> Required work:
Every entry that follows needs to be repeated exactly.

> Data:
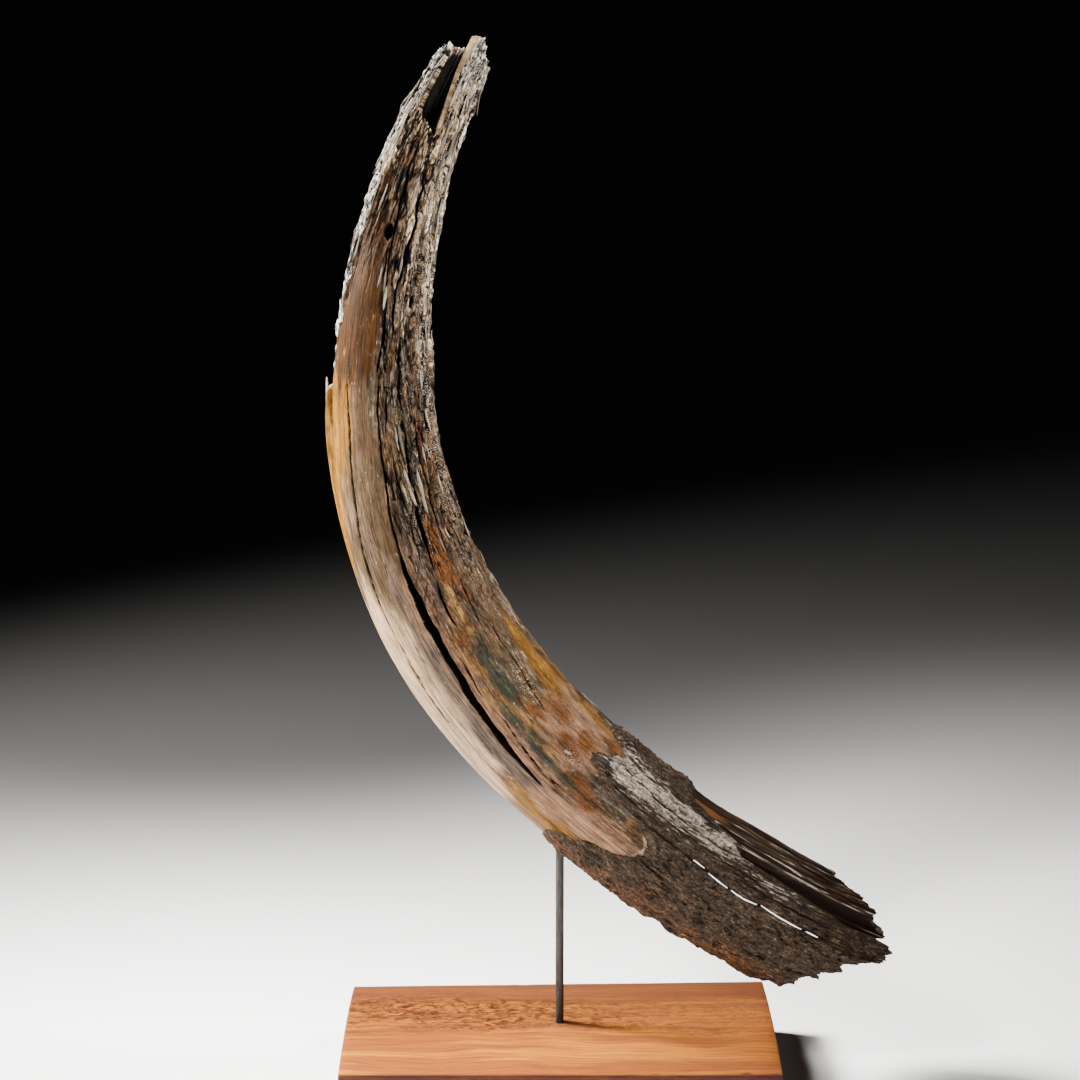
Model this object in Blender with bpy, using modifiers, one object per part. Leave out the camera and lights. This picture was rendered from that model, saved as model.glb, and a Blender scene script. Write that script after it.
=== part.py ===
"""A mammoth tusk on its stand: one tusk, a steel rod and a wooden block.

The tusk is described in its own two coordinates. "along" is the distance in metres
down its centreline from the thin end, and "angle" is the direction round it in
degrees: 0 faces the front (-Y), +90 the hollow side of the bend, -90 the outer side.
The origin is at the centre of the block's underside below the rod, with +Z up.
"""
import math

import bmesh
import bpy
import numpy as np
from mathutils import Vector, noise

# ---- Stand (metres) ----
BLOCK_LENGTH = 0.504
BLOCK_FRONT = -0.128            # y of the front face
BLOCK_BACK_LEFT = 0.127         # y of the back face at the two ends
BLOCK_BACK_RIGHT = 0.142
BLOCK_EDGE_HEIGHT = 0.065
BLOCK_CROWN = 0.009             # how far the middle of the top stands above its edges
BLOCK_ROUNDING = 0.002
ROD_DIAMETER = 0.010
ROD_DEPTH_IN_BLOCK = 0.040
ROD_TOP = 0.330                 # inside the tusk, whose underside is at about 0.28
SOCKET_GAP = 0.0003

# ---- Tusk: centreline and half widths (metres) ----
# x, y, z, half width towards the outer side, half width towards the hollow side
TUSK_STATIONS = [
    (-0.092, 0.050, 1.218, 0.028, 0.030),
    (-0.107, 0.044, 1.191, 0.029, 0.032),
    (-0.152, 0.029, 1.095, 0.039, 0.041),
    (-0.184, 0.014, 0.990, 0.045, 0.049),
    (-0.200, 0.002, 0.881, 0.050, 0.056),
    (-0.196, -0.009, 0.771, 0.058, 0.062),
    (-0.171, -0.016, 0.663, 0.069, 0.067),
    (-0.125, -0.019, 0.560, 0.074, 0.071),
    (-0.061, -0.018, 0.463, 0.073, 0.075),
    (0.020, -0.013, 0.376, 0.070, 0.077),
    (0.113, -0.004, 0.297, 0.071, 0.076),
    (0.216, 0.009, 0.230, 0.074, 0.073),
    (0.301, 0.020, 0.184, 0.074, 0.068),
    (0.395, 0.032, 0.141, 0.072, 0.064),
]
FLATNESS = 0.94                 # front-to-back depth of a section over its width

# Broken edges of the tusk: angle, along. They close on themselves at 360 degrees.
RIM_LINE = [
    (-90, 0.034), (-72, 0.032), (-50, 0.028), (-38, 0.030), (-35, 0.096), (-30, 0.106),
    (-21, 0.112), (-7, 0.116), (9, 0.122), (13, 0.006), (18, 0.002), (28, 0.006),
    (38, 0.018), (54, 0.022), (73, 0.032), (110, 0.028), (140, 0.022), (160, 0.016),
    (200, 0.021), (225, 0.030), (250, 0.040),
]
CRUST_LINE = [
    (-75, 0.944), (-58, 0.936), (-44, 0.934), (-38, 0.952), (-32, 0.962), (-25, 0.976),
    (-20, 0.994), (-14, 1.014), (-4, 1.022), (3, 1.024), (9, 1.018), (14, 1.008),
    (19, 0.990), (22, 0.942), (29, 0.922), (33, 0.906), (39, 0.904), (45, 0.912),
    (50, 0.930), (58, 0.938), (67, 0.932), (72, 0.914), (78, 0.910), (96, 0.916),
    (125, 0.950), (150, 0.905), (180, 0.925), (210, 0.975), (240, 0.965), (268, 0.952),
]
END_LINE = [
    (-72, 1.250), (-57, 1.262), (-32, 1.278), (-17, 1.292), (-9, 1.300), (-1, 1.312),
    (6, 1.330), (12, 1.342), (16, 1.346), (24, 1.348), (28, 1.340), (31, 1.320),
    (36, 1.336), (41, 1.334), (46, 1.326), (54, 1.318), (60, 1.312), (68, 1.300),
    (79, 1.284), (90, 1.264), (110, 1.240), (130, 1.248), (150, 1.268), (180, 1.254),
    (205, 1.274), (235, 1.248), (265, 1.246),
]
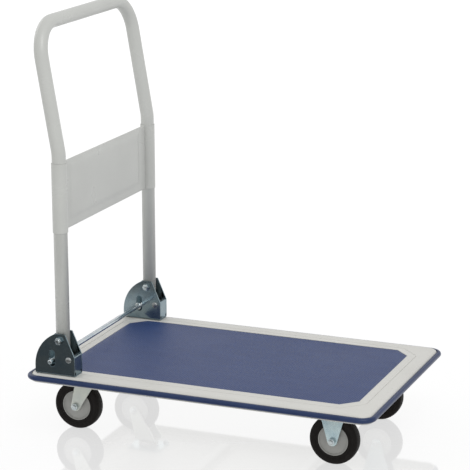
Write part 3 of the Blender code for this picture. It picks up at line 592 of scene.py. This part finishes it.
bracket = {"peak": 0.0125, "sheet": 0.0025, "half": 0.01625, "bend": 0.0030, "arcX": 0.0203, "arcZ": 0.01673,
           "arc": 0.0755, "slotHalf": 0.0065, "pinX": 0.0194, "pinDown": 0.0390, "pin": 0.005,
           "pinHead": 0.0064, "dome": 0.0019, "web": 0.0410, "pivotHole": 0.0043,
           "pinHole": 0.0053, "outside": 0.0178, "slotBack": 0.0174, "slotEnds": (0.0491, 0.0281)}
slotX = fold.x - bracket["slotBack"]
slotLow, slotHigh = (fold.z - down for down in bracket["slotEnds"])


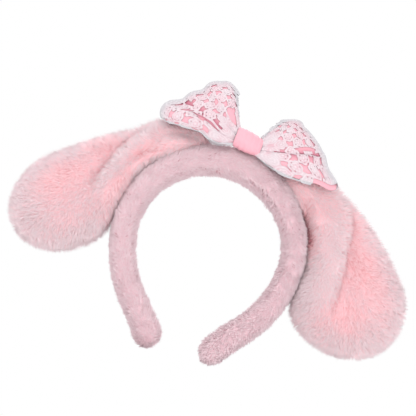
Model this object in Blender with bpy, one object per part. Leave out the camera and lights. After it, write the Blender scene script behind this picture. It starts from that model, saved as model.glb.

> Written answer:
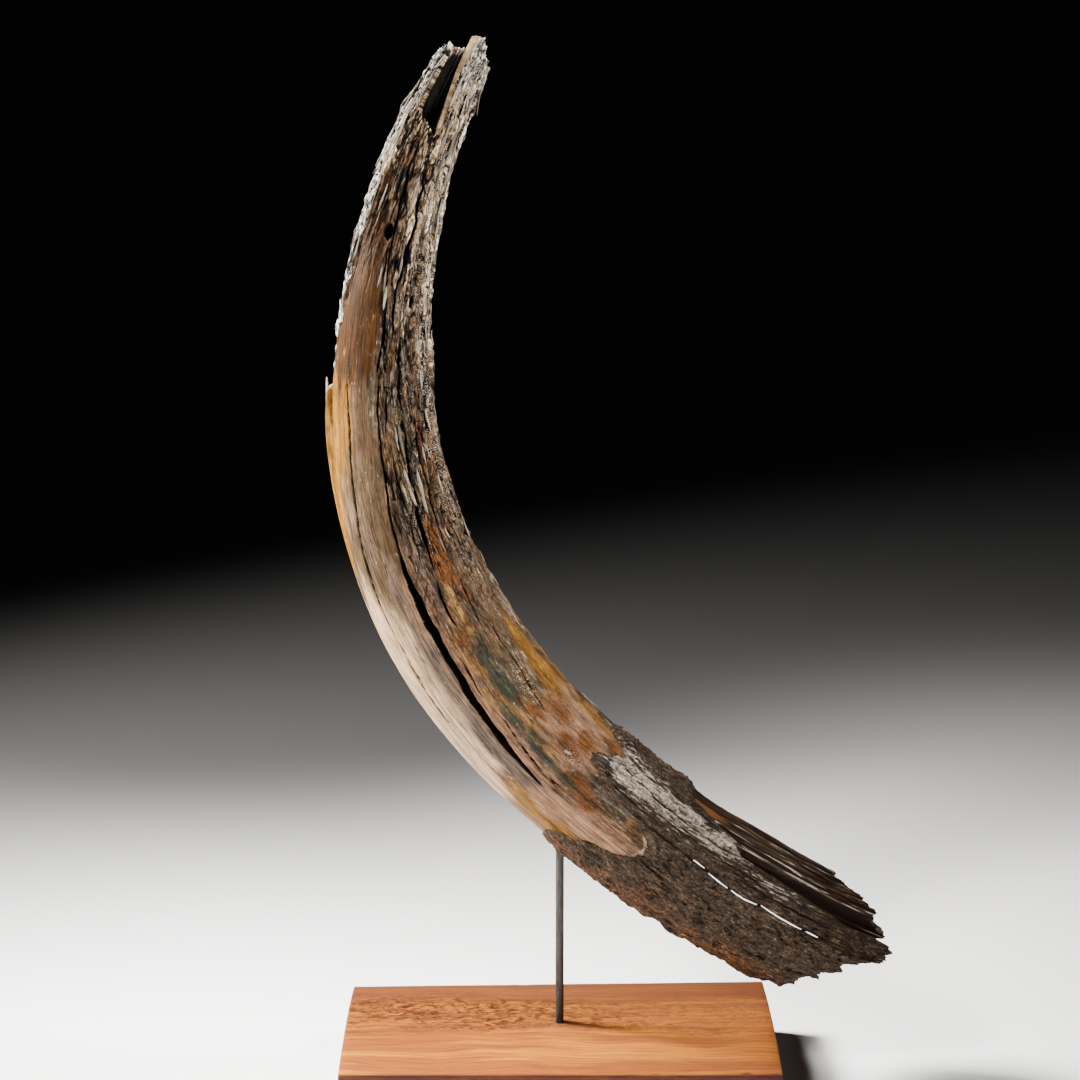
Model this object in Blender with bpy, using modifiers, one object per part. Leave out the camera and lights. This picture was rendered from that model, saved as model.glb, and a Blender scene script. Write that script after it.
=== part.py ===
"""A mammoth tusk on its stand: one tusk, a steel rod and a wooden block.

The tusk is described in its own two coordinates. "along" is the distance in metres
down its centreline from the thin end, and "angle" is the direction round it in
degrees: 0 faces the front (-Y), +90 the hollow side of the bend, -90 the outer side.
The origin is at the centre of the block's underside below the rod, with +Z up.
"""
import math

import bmesh
import bpy
import numpy as np
from mathutils import Vector, noise

# ---- Stand (metres) ----
BLOCK_LENGTH = 0.504
BLOCK_FRONT = -0.128            # y of the front face
BLOCK_BACK_LEFT = 0.127         # y of the back face at the two ends
BLOCK_BACK_RIGHT = 0.142
BLOCK_EDGE_HEIGHT = 0.065
BLOCK_CROWN = 0.009             # how far the middle of the top stands above its edges
BLOCK_ROUNDING = 0.002
ROD_DIAMETER = 0.010
ROD_DEPTH_IN_BLOCK = 0.040
ROD_TOP = 0.330                 # inside the tusk, whose underside is at about 0.28
SOCKET_GAP = 0.0003

# ---- Tusk: centreline and half widths (metres) ----
# x, y, z, half width towards the outer side, half width towards the hollow side
TUSK_STATIONS = [
    (-0.092, 0.050, 1.218, 0.028, 0.030),
    (-0.107, 0.044, 1.191, 0.029, 0.032),
    (-0.152, 0.029, 1.095, 0.039, 0.041),
    (-0.184, 0.014, 0.990, 0.045, 0.049),
    (-0.200, 0.002, 0.881, 0.050, 0.056),
    (-0.196, -0.009, 0.771, 0.058, 0.062),
    (-0.171, -0.016, 0.663, 0.069, 0.067),
    (-0.125, -0.019, 0.560, 0.074, 0.071),
    (-0.061, -0.018, 0.463, 0.073, 0.075),
    (0.020, -0.013, 0.376, 0.070, 0.077),
    (0.113, -0.004, 0.297, 0.071, 0.076),
    (0.216, 0.009, 0.230, 0.074, 0.073),
    (0.301, 0.020, 0.184, 0.074, 0.068),
    (0.395, 0.032, 0.141, 0.072, 0.064),
]
FLATNESS = 0.94                 # front-to-back depth of a section over its width

# Broken edges of the tusk: angle, along. They close on themselves at 360 degrees.
RIM_LINE = [
    (-90, 0.034), (-72, 0.032), (-50, 0.028), (-38, 0.030), (-35, 0.096), (-30, 0.106),
    (-21, 0.112), (-7, 0.116), (9, 0.122), (13, 0.006), (18, 0.002), (28, 0.006),
    (38, 0.018), (54, 0.022), (73, 0.032), (110, 0.028), (140, 0.022), (160, 0.016),
    (200, 0.021), (225, 0.030), (250, 0.040),
]
CRUST_LINE = [
    (-75, 0.944), (-58, 0.936), (-44, 0.934), (-38, 0.952), (-32, 0.962), (-25, 0.976),
    (-20, 0.994), (-14, 1.014), (-4, 1.022), (3, 1.024), (9, 1.018), (14, 1.008),
    (19, 0.990), (22, 0.942), (29, 0.922), (33, 0.906), (39, 0.904), (45, 0.912),
    (50, 0.930), (58, 0.938), (67, 0.932), (72, 0.914), (78, 0.910), (96, 0.916),
    (125, 0.950), (150, 0.905), (180, 0.925), (210, 0.975), (240, 0.965), (268, 0.952),
]
END_LINE = [
    (-72, 1.250), (-57, 1.262), (-32, 1.278), (-17, 1.292), (-9, 1.300), (-1, 1.312),
    (6, 1.330), (12, 1.342), (16, 1.346), (24, 1.348), (28, 1.340), (31, 1.320),
    (36, 1.336), (41, 1.334), (46, 1.326), (54, 1.318), (60, 1.312), (68, 1.300),
    (79, 1.284), (90, 1.264), (110, 1.240), (130, 1.248), (150, 1.268), (180, 1.254),
    (205, 1.274), (235, 1.248), (265, 1.246),
]
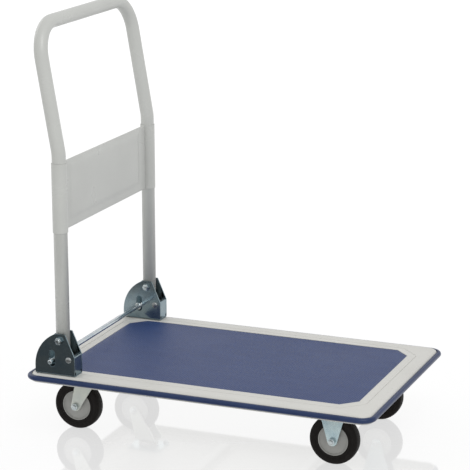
Write part 3 of the Blender code for this picture. It picks up at line 592 of scene.py. This part finishes it.
bracket = {"peak": 0.0125, "sheet": 0.0025, "half": 0.01625, "bend": 0.0030, "arcX": 0.0203, "arcZ": 0.01673,
           "arc": 0.0755, "slotHalf": 0.0065, "pinX": 0.0194, "pinDown": 0.0390, "pin": 0.005,
           "pinHead": 0.0064, "dome": 0.0019, "web": 0.0410, "pivotHole": 0.0043,
           "pinHole": 0.0053, "outside": 0.0178, "slotBack": 0.0174, "slotEnds": (0.0491, 0.0281)}
slotX = fold.x - bracket["slotBack"]
slotLow, slotHigh = (fold.z - down for down in bracket["slotEnds"])


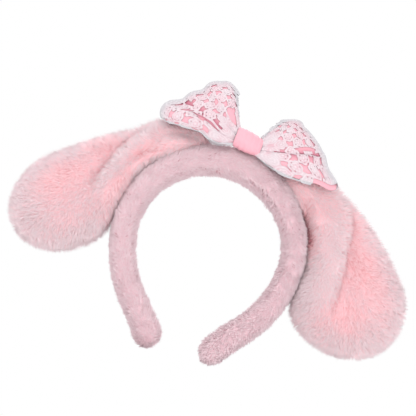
Model this object in Blender with bpy, one object per part. Leave out the camera and lights. After it, write the Blender scene script behind this picture. It starts from that model, saved as model.glb.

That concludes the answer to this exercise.